ああーそういえばAfter Effects CS5のほうだとペロっとブラシか何かでなぞるだけで人物を切り抜いてくれる魔法みたいなツールがあったはず。そういうのPhotoshopに載せてくんないのはやっぱりケーキミックスの売り方なのかな?
それにしてもPhotoshopをアップグレードする金額だけでも、同様の高機能ソフトである「ピクセルメーター(Pixelmator)」がいくつも買えてしまうんですよね。
レビュー記事:ピクセルメーター(Pixelmator)は MacBook Air に最適なフォトレタッチソフト
そこまで高価なソフト買ってるんだから、むしろ私は自動的にパパーッと片付けてくれると嬉しいです。金払って自分でやるなんてバカみたいじゃない。昔だったら少しは楽しんでやったかもしれないけど、今となってはコンピュータが自動でやれるとこは全部やってしまって欲しいところです。

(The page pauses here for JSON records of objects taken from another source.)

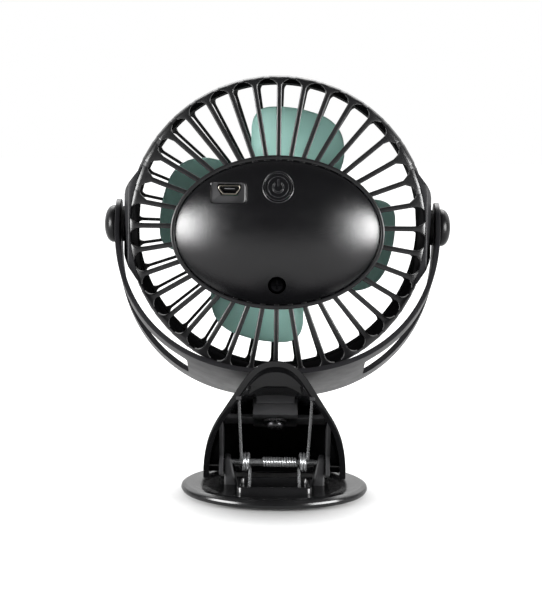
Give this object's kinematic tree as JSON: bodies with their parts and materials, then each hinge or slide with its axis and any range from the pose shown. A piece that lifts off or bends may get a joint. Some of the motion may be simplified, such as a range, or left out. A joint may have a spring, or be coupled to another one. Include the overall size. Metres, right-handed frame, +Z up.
{
  "type": "clip fan",
  "caption": "Small round battery fan in a leaning yoke that swivels on a sprung clip with an oval base, seen from behind.",
  "frame": {"origin": "middle of the foot pad's flat underside, on the table", "axes": "+Z up; +Y the way the air blows, away from the battery cover; +X to the right of someone looking along +Y"},
  "size_m": [0.1212, 0.0697, 0.1435],
  "materials": {
    "satin_black": "satin black moulded plastic",
    "satin_grey": "satin dark grey plastic with a very fine grain",
    "gloss_black": "glossy black moulded plastic",
    "rubber": "matte black rubber",
    "steel": "bright zinc plated steel",
    "dark_steel": "blackened steel",
    "socket_metal": "pale plated sheet metal",
    "teal": "pale teal satin plastic",
    "cell": "smooth blue sleeve over a metal can",
    "board": "green solder mask"
  },
  "bodies": {
    "clip_base": {"base_plate": "gloss_black", "foot_pad": "rubber", "lower_jaw_pad": "rubber", "hinge_pin": "steel", "torsion_spring_left": "steel", "torsion_spring_right": "steel", "spacer_coil": "steel"},
    "clip_jaw": {"upper_jaw": "gloss_black", "upper_jaw_pad": "rubber"},
    "yoke_arm": {"yoke": "satin_black", "swivel_washer": "steel", "swivel_screw": "steel", "pivot_knob_left": "satin_black", "pivot_knob_right": "satin_black"},
    "fan_head": {"rear_grille": "satin_black", "housing_ring": "satin_black", "battery_tray": "satin_black", "front_grille": "satin_black", "rear_cover": "satin_grey", "usb_socket": "socket_metal", "circuit_board": "board", "tact_switch": "satin_black", "cover_screw": "dark_steel", "battery_cell": "cell", "motor_can": "steel", "friction_washer_left": "rubber", "friction_washer_right": "rubber", "pivot_screw_left": "steel", "pivot_screw_right": "steel"},
    "power_key": {"power_button": "satin_grey"},
    "fan_rotor": {"impeller": "teal", "motor_shaft": "steel"}
  },
  "joints": [
    {"name": "clip_open", "type": "hinge", "parent": "clip_base", "child": "clip_jaw", "pos_m": [0, 0.0025, 0.01], "axis": [1, 0, 0], "range_deg": [0, 42], "stiffness_Nm_per_rad": 0.6, "springref_deg": -20.05, "deforming": ["torsion_spring_left", "torsion_spring_right"]},
    {"name": "yoke_swivel", "type": "hinge", "parent": "clip_jaw", "child": "yoke_arm", "pos_m": [0, 0.0195, 0.091], "axis": [0, 0.3795, 0.9252], "continuous": true},
    {"name": "head_tilt", "type": "hinge", "parent": "yoke_arm", "child": "fan_head", "pos_m": [0, 0.0195, 0.091], "axis": [1, 0, 0], "continuous": true},
    {"name": "impeller_spin", "type": "hinge", "parent": "fan_head", "child": "fan_rotor", "pos_m": [0, 0.0195, 0.091], "axis": [0, 0.9993, -0.0366], "continuous": true},
    {"name": "power_button_press", "type": "slide", "parent": "fan_head", "child": "power_key", "axis": [0, 0.9993, -0.0366], "range_m": [0, 0.0006], "stiffness_N_per_m": 800}
  ]
}
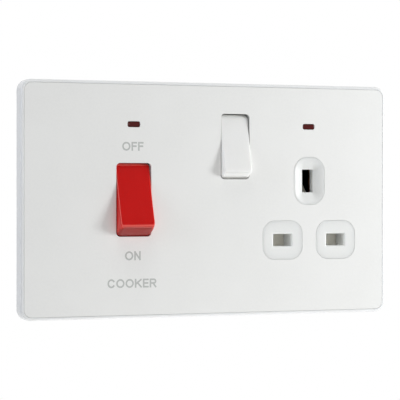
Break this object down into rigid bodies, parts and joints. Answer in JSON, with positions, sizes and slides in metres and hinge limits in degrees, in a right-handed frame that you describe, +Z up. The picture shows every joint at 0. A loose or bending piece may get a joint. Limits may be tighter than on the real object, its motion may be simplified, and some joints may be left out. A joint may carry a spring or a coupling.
{
  "type": "cooker control unit",
  "caption": "Wide white wall plate with a red double-pole cooker rocker, a switched three-pin socket outlet with its own rocker, and neon indicators.",
  "frame": {"origin": "midway between the two wall-box screw holes, on the wall plane at the back of the mounting frame", "axes": "+X to the right along the plate, +Z up, -Y out of the wall towards the user"},
  "size_m": [0.146, 0.0364, 0.086],
  "materials": {
    "white_enamel": "satin white coat on sheet steel",
    "white_plastic": "moulded, gloss",
    "red_plastic": "moulded, gloss",
    "moulding_white": "moulded, satin",
    "base_grey": "moulded, matt",
    "zinc_steel": "zinc plated",
    "brass": "rolled and stamped",
    "copper": "copper alloy spring strip",
    "plated_screw": "passivated",
    "spring_steel": "drawn wire",
    "nylon": "natural nylon",
    "shutter_beige": "moulded, matt",
    "neon_red": "clear, tinted dark red",
    "lamp_glass": "clear",
    "resistor_ceramic": "lacquered",
    "lead_wire": "tinned"
  },
  "bodies": {
    "unit": {"mounting_frame": "zinc_steel", "switch_moulding": "moulding_white", "socket_moulding": "moulding_white", "rear_base": "base_grey", "line_fulcrum": "brass", "line_fixed_contact": "brass", "neutral_fulcrum": "brass", "neutral_fixed_contact": "brass", "neutral_link": "brass", "line_link": "brass", "socket_fulcrum": "brass", "socket_fixed_contact": "brass", "line_clip": "brass", "neutral_clip": "brass", "earth_clip": "brass", "earth_bar": "brass", "earth_strap": "zinc_steel", "cooker_neon_lens": "neon_red", "socket_neon_lens": "neon_red", "cooker_neon_lamp": "lamp_glass", "socket_neon_lamp": "lamp_glass", "cooker_lamp_resistor": "resistor_ceramic", "socket_lamp_resistor": "resistor_ceramic", "cooker_neutral_lead": "lead_wire", "cooker_line_lead": "lead_wire", "socket_neutral_lead": "lead_wire", "socket_line_lead": "lead_wire", "terminal_screws": "plated_screw", "housing_screws": "plated_screw", "shutter_spring": "spring_steel", "line_in_terminal": "brass", "line_out_terminal": "brass", "neutral_in_terminal": "brass", "neutral_out_terminal": "brass", "earth_in_terminal": "brass", "earth_out_terminal": "brass"},
    "plate": {"front_sheet": "white_enamel", "plate_surround": "white_plastic"},
    "cooker_rocker": {"cooker_rocker": "red_plastic", "line_plunger_spring": "spring_steel", "neutral_plunger_spring": "spring_steel"},
    "line_plunger": {"line_plunger": "nylon"},
    "neutral_plunger": {"neutral_plunger": "nylon"},
    "line_arm": {"line_arm": "copper"},
    "neutral_arm": {"neutral_arm": "copper"},
    "socket_rocker": {"socket_rocker": "white_plastic", "socket_plunger_spring": "spring_steel"},
    "socket_plunger": {"socket_plunger": "nylon"},
    "socket_arm": {"socket_arm": "copper"},
    "shutter": {"shutter": "shutter_beige"}
  },
  "joints": [
    {"name": "plate_pull", "type": "slide", "parent": "unit", "child": "plate", "axis": [0, -1, 0], "range_m": [0, 0.03]},
    {"name": "cooker_rocker_tilt", "type": "hinge", "parent": "unit", "child": "cooker_rocker", "pos_m": [-0.0302, -0.001, 0], "axis": [1, 0, 0], "range_deg": [0, 31]},
    {"name": "line_arm_tilt", "type": "hinge", "parent": "unit", "child": "line_arm", "pos_m": [-0.0302, 0.0111, 0], "axis": [1, 0, 0], "range_deg": [-16, 0]},
    {"name": "neutral_arm_tilt", "type": "hinge", "parent": "unit", "child": "neutral_arm", "pos_m": [-0.0302, 0.0111, 0], "axis": [1, 0, 0], "range_deg": [-16, 0]},
    {"name": "line_plunger_slide", "type": "slide", "parent": "cooker_rocker", "child": "line_plunger", "axis": [0, -0.9636, 0.2672], "range_m": [0, 0.0008], "stiffness_N_per_m": 500, "springref_m": -0.002, "deforming": ["line_plunger_spring"]},
    {"name": "neutral_plunger_slide", "type": "slide", "parent": "cooker_rocker", "child": "neutral_plunger", "axis": [0, -0.9636, 0.2672], "range_m": [0, 0.0008], "stiffness_N_per_m": 500, "springref_m": -0.002, "deforming": ["neutral_plunger_spring"]},
    {"name": "socket_rocker_tilt", "type": "hinge", "parent": "unit", "child": "socket_rocker", "pos_m": [0.0101, -0.0018, 0.01965], "axis": [1, 0, 0], "range_deg": [0, 24]},
    {"name": "socket_arm_tilt", "type": "hinge", "parent": "unit", "child": "socket_arm", "pos_m": [0.0101, 0.0103, 0.01965], "axis": [1, 0, 0], "range_deg": [-16, 0]},
    {"name": "socket_plunger_slide", "type": "slide", "parent": "socket_rocker", "child": "socket_plunger", "axis": [0, -0.9781, 0.2079], "range_m": [0, 0.0008], "stiffness_N_per_m": 500, "springref_m": -0.002, "deforming": ["socket_plunger_spring"]},
    {"name": "shutter_slide", "type": "slide", "parent": "unit", "child": "shutter", "axis": [0, 0, -1], "range_m": [0, 0.0066], "stiffness_N_per_m": 150, "springref_m": -0.003, "deforming": ["shutter_spring"]}
  ],
  "couplings": [
    {"joint": "line_arm_tilt", "follows": "cooker_rocker_tilt", "ratio": -0.51613},
    {"joint": "neutral_arm_tilt", "follows": "cooker_rocker_tilt", "ratio": -0.51613},
    {"joint": "socket_arm_tilt", "follows": "socket_rocker_tilt", "ratio": -0.66667}
  ]
}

それにiPhone AppとかWebサービスでも目を見張るようなスゴイものが出てきていて、それぞれは単機能のものながらPhotoshopよりずっと簡単に自動生成で済ませてくれます。たとえばVanishing PointのようなものはPhotoshopの機能以外にも、自動生成するツールや、Webサービスなんかでも似たのありましたよね。
iPhoneやiPadのようなデバイスが一般的になってくると、腰据えてなにかを作り込むというよりも、単機能で自動生成のAppを目的のぶんだけインストールするという形が理想的です。対してアドビ製品はなんだか先述のケーキミックスそのものですよね。クリエイターの作った感を満たしてあげるためのツールになっているんじゃないかと思います。だからこそまだ売れてるというのもあるんでしょうけどね。